→ **Your task**
Please find all lines in the data that hold the string "axes" and copy them.

→ **Information given**
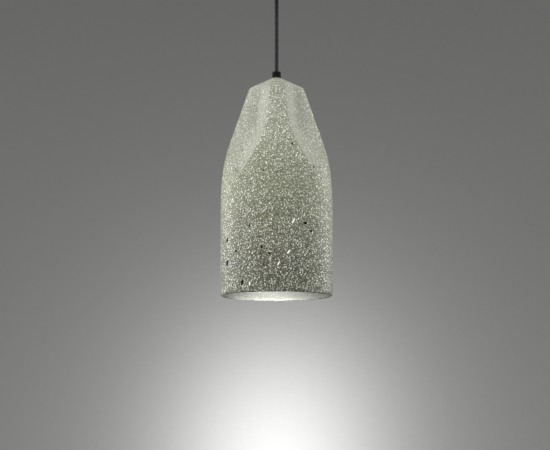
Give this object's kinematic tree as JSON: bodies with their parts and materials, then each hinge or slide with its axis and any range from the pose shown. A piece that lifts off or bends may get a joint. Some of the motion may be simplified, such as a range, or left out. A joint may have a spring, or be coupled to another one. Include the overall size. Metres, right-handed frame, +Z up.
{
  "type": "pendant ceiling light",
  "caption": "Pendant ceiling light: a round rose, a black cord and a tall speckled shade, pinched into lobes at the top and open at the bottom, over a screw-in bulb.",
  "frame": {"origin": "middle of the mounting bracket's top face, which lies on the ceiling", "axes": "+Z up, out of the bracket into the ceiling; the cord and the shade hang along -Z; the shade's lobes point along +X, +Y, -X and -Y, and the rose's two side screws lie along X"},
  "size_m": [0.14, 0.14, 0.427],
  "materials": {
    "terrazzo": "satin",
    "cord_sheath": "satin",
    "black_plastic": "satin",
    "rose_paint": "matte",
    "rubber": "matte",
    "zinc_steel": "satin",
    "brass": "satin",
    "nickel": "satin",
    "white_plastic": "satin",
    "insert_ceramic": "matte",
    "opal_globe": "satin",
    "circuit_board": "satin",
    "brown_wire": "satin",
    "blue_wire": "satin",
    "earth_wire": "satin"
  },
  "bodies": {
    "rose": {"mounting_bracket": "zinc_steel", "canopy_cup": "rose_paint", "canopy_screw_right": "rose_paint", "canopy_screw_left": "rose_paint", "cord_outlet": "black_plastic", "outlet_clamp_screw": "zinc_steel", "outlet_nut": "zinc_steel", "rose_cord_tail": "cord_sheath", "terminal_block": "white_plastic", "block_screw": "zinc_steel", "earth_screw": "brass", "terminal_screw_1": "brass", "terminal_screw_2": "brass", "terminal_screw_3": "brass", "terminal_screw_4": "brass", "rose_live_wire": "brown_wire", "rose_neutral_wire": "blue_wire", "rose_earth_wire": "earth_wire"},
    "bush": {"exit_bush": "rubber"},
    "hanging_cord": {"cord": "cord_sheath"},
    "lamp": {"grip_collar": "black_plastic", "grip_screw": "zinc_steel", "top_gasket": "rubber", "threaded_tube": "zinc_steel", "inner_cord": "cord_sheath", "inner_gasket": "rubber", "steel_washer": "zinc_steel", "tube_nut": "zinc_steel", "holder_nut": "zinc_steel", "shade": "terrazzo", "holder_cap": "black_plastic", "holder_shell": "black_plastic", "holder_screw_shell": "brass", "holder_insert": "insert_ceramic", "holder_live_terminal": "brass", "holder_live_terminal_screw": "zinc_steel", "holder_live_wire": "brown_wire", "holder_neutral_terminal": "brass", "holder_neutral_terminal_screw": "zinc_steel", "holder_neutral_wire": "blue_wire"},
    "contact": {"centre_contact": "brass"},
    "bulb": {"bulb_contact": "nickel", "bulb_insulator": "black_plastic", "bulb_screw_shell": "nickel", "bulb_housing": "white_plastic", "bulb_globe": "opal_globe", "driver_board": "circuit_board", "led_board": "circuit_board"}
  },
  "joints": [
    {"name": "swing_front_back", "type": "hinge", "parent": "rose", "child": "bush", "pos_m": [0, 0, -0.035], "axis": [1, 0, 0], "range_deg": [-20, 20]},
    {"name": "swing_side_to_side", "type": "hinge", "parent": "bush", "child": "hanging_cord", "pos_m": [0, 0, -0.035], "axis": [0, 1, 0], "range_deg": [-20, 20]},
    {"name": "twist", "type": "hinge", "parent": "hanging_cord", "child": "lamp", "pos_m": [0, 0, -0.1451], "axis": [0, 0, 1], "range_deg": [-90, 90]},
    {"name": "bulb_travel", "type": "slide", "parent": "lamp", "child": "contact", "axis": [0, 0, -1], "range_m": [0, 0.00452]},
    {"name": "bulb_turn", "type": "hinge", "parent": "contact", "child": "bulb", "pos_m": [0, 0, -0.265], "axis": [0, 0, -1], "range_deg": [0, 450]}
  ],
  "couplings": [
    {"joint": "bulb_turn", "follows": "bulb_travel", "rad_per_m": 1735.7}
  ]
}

...

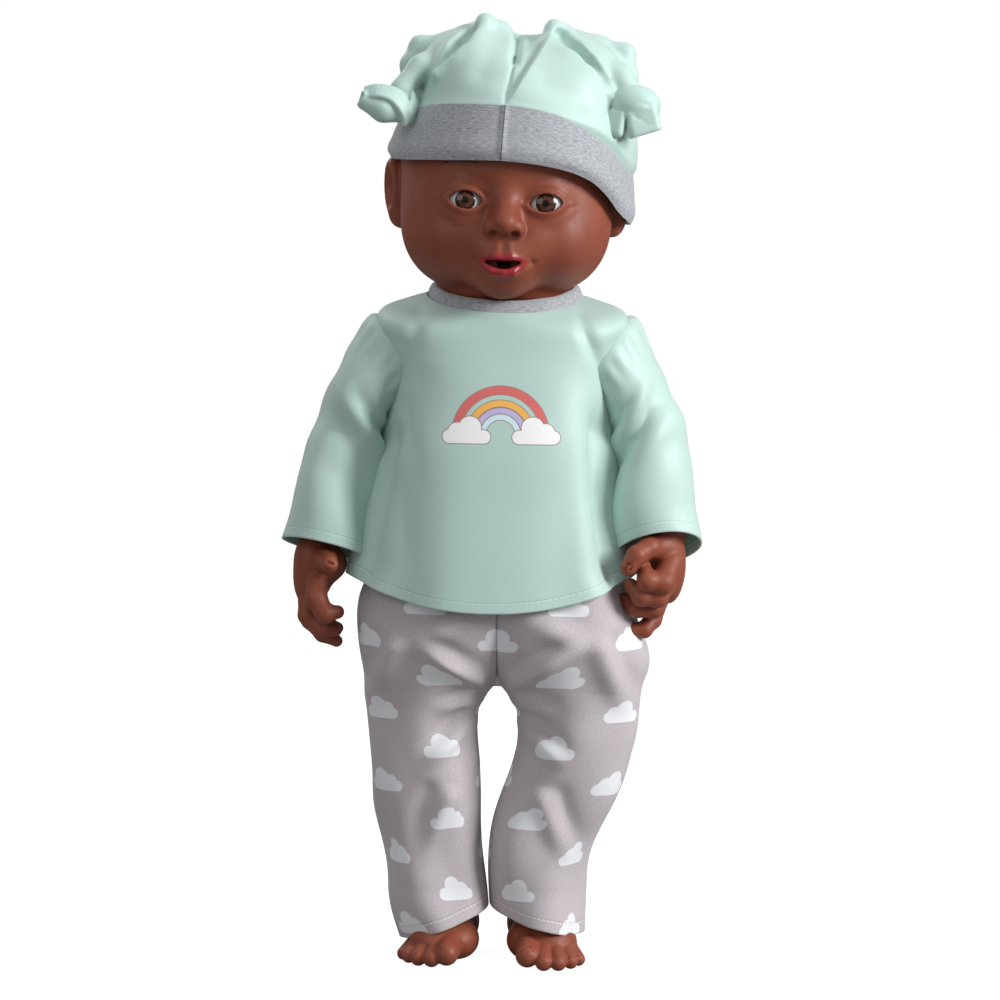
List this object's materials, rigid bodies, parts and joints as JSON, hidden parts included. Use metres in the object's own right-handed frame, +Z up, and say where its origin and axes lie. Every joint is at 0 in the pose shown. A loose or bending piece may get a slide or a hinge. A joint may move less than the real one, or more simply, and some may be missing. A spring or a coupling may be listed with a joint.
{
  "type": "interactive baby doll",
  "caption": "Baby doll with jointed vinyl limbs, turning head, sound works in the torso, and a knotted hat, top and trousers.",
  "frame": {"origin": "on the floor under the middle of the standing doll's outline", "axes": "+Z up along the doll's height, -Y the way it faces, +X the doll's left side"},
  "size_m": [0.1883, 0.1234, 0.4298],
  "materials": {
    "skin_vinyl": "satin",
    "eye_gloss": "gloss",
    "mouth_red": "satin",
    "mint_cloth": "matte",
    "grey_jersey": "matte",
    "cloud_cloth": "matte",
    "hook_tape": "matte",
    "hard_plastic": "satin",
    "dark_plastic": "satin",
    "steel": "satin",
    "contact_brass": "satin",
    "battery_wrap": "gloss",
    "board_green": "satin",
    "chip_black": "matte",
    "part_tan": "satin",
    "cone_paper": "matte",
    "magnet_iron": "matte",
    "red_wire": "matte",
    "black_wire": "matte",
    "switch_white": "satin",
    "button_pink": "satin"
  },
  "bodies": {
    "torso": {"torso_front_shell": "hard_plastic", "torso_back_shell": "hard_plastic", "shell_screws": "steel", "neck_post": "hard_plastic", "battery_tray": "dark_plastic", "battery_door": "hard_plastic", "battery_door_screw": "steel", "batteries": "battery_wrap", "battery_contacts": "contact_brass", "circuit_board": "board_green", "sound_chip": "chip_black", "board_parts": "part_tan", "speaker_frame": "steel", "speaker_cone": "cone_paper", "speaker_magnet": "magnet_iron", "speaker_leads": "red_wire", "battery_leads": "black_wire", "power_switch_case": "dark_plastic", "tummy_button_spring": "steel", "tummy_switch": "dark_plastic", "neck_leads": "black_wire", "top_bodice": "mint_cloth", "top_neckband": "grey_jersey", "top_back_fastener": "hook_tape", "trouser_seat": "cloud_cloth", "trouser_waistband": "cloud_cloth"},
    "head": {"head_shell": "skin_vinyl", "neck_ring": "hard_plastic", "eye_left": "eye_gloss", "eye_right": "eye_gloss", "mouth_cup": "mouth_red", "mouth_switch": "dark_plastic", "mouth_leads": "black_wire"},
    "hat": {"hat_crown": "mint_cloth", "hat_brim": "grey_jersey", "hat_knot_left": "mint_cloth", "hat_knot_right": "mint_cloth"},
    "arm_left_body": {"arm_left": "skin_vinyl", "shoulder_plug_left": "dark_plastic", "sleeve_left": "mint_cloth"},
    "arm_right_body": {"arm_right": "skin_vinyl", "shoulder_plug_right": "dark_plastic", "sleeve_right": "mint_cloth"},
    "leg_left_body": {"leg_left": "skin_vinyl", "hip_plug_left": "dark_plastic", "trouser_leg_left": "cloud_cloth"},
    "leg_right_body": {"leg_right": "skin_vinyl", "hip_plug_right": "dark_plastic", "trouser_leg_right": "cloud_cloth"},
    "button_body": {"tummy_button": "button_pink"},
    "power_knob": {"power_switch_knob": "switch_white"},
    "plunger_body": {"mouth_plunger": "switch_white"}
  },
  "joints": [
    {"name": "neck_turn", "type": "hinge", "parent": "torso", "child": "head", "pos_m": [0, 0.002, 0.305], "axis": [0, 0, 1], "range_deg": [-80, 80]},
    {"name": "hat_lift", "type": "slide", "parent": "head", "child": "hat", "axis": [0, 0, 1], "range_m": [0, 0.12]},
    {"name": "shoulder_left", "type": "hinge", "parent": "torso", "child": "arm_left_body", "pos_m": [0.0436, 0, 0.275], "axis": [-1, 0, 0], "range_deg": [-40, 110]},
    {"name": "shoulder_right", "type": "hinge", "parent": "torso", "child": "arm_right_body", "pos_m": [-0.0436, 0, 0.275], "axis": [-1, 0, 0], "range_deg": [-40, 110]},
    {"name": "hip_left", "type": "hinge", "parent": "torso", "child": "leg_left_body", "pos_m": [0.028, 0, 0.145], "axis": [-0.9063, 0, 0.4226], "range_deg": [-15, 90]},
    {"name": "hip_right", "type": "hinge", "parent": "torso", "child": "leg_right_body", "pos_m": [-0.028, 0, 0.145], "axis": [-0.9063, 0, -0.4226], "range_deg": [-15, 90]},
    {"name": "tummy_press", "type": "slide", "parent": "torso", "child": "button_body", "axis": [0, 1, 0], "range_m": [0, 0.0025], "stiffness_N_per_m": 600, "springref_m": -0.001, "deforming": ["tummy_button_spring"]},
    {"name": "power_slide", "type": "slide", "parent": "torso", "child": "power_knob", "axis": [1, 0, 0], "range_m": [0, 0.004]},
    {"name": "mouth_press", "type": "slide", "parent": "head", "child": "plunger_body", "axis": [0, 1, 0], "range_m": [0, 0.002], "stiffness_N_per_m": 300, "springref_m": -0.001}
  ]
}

==

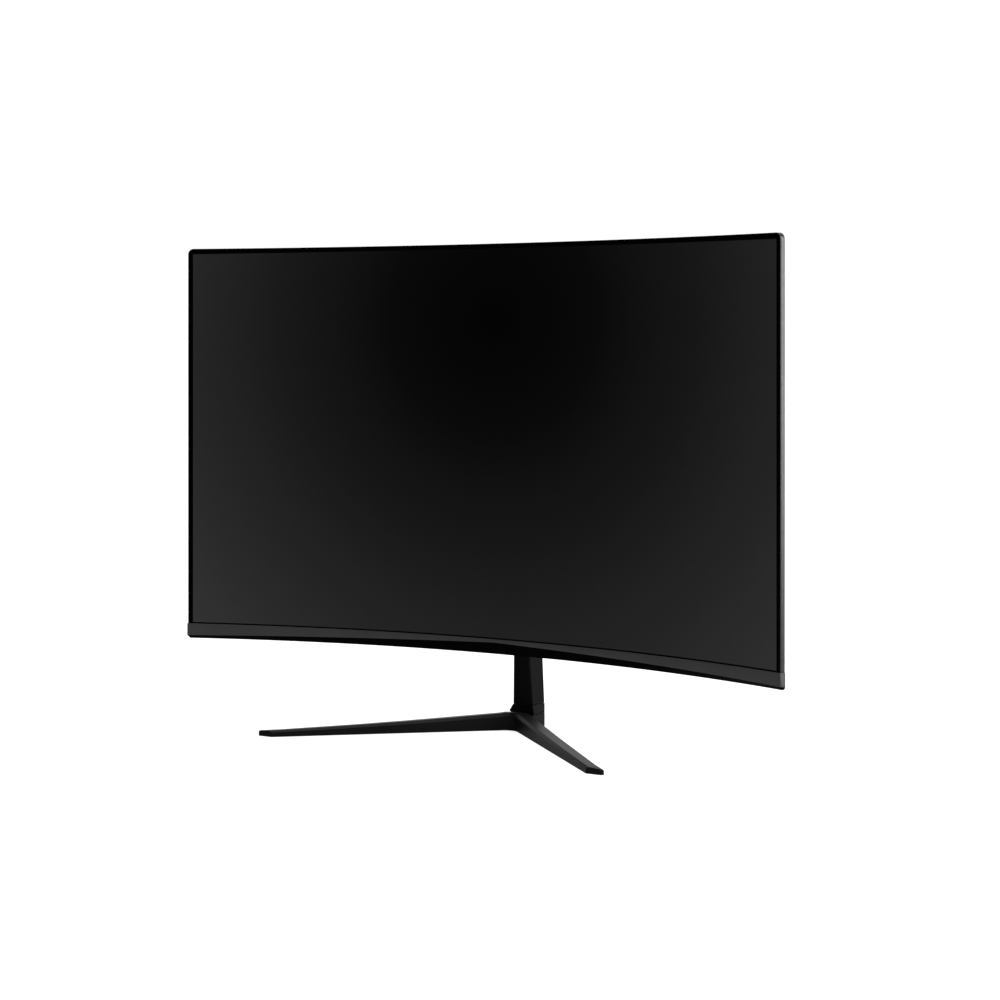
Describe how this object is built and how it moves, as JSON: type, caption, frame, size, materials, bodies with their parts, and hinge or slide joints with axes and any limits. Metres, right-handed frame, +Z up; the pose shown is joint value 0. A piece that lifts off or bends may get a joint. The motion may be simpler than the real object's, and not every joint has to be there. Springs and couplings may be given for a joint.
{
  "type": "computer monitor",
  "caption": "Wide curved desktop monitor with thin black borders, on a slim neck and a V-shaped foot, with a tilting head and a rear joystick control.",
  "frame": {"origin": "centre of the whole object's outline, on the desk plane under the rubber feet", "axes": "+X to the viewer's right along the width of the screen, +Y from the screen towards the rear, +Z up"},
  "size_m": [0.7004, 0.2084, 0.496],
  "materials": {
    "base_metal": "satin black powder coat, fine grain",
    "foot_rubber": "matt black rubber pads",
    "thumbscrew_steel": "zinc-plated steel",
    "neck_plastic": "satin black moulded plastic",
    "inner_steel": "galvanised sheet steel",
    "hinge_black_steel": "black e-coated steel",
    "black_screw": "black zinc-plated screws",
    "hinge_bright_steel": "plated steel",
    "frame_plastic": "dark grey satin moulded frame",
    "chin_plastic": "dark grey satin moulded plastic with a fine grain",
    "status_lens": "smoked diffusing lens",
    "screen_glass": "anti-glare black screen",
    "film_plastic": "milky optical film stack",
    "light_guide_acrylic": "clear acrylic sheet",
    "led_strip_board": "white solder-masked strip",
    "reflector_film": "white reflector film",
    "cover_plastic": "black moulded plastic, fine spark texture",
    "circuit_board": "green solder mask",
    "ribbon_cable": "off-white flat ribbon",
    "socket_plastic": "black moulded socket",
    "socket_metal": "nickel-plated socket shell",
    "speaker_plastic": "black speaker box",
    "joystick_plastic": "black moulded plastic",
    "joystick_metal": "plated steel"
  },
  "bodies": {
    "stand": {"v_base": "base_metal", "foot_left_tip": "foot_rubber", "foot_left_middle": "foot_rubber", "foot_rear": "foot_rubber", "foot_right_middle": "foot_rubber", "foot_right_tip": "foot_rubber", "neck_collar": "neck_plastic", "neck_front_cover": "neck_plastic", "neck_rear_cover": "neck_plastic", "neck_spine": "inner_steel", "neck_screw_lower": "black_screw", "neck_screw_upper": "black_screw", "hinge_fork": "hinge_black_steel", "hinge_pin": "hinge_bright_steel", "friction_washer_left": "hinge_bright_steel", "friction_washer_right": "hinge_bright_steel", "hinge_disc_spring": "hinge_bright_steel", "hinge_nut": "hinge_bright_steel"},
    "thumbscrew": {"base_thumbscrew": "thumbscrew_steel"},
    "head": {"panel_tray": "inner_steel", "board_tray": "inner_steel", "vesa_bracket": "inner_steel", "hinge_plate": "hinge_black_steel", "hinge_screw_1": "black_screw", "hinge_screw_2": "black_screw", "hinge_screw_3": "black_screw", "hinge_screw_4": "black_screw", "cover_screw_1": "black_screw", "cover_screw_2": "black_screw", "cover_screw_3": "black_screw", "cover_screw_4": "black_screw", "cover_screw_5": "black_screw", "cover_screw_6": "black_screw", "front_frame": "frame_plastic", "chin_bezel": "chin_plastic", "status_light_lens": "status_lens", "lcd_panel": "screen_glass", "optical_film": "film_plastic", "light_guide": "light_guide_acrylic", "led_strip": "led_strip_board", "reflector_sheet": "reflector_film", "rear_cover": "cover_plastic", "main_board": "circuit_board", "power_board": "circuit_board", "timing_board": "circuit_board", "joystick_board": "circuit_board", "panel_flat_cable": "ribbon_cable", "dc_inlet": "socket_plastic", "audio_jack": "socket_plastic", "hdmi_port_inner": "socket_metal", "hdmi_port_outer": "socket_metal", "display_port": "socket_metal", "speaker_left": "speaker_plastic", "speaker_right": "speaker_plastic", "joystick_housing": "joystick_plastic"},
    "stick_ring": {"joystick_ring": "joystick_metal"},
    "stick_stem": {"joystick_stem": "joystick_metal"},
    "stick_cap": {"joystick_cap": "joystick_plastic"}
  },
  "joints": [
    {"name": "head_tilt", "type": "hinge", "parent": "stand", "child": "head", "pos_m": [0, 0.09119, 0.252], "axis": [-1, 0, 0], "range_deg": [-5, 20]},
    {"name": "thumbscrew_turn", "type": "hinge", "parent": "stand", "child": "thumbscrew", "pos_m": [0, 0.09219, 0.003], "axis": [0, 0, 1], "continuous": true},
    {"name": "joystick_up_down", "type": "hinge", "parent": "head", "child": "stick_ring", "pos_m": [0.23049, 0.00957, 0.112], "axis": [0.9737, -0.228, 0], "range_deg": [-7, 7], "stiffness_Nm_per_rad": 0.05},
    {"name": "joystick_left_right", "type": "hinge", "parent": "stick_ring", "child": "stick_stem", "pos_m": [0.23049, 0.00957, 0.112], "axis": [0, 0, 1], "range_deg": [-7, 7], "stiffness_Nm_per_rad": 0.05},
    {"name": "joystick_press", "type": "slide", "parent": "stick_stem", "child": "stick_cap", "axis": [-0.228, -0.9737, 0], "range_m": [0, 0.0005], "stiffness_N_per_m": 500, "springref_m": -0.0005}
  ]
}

→ **The result**
  "frame": {"origin": "middle of the mounting bracket's top face, which lies on the ceiling", "axes": "+Z up, out of the bracket into the ceiling; the cord and the shade hang along -Z; the shade's lobes point along +X, +Y, -X and -Y, and the rose's two side screws lie along X"},
List this object's materials, rigid bodies, parts and joints as JSON, hidden parts included. Use metres in the object's own right-handed frame, +Z up, and say where its origin and axes lie. Every joint is at 0 in the pose shown. A loose or bending piece may get a slide or a hinge. A joint may move less than the real one, or more simply, and some may be missing. A spring or a coupling may be listed with a joint.
  "frame": {"origin": "on the floor under the middle of the standing doll's outline", "axes": "+Z up along the doll's height, -Y the way it faces, +X the doll's left side"},
Describe how this object is built and how it moves, as JSON: type, caption, frame, size, materials, bodies with their parts, and hinge or slide joints with axes and any limits. Metres, right-handed frame, +Z up; the pose shown is joint value 0. A piece that lifts off or bends may get a joint. The motion may be simpler than the real object's, and not every joint has to be there. Springs and couplings may be given for a joint.
  "frame": {"origin": "centre of the whole object's outline, on the desk plane under the rubber feet", "axes": "+X to the viewer's right along the width of the screen, +Y from the screen towards the rear, +Z up"},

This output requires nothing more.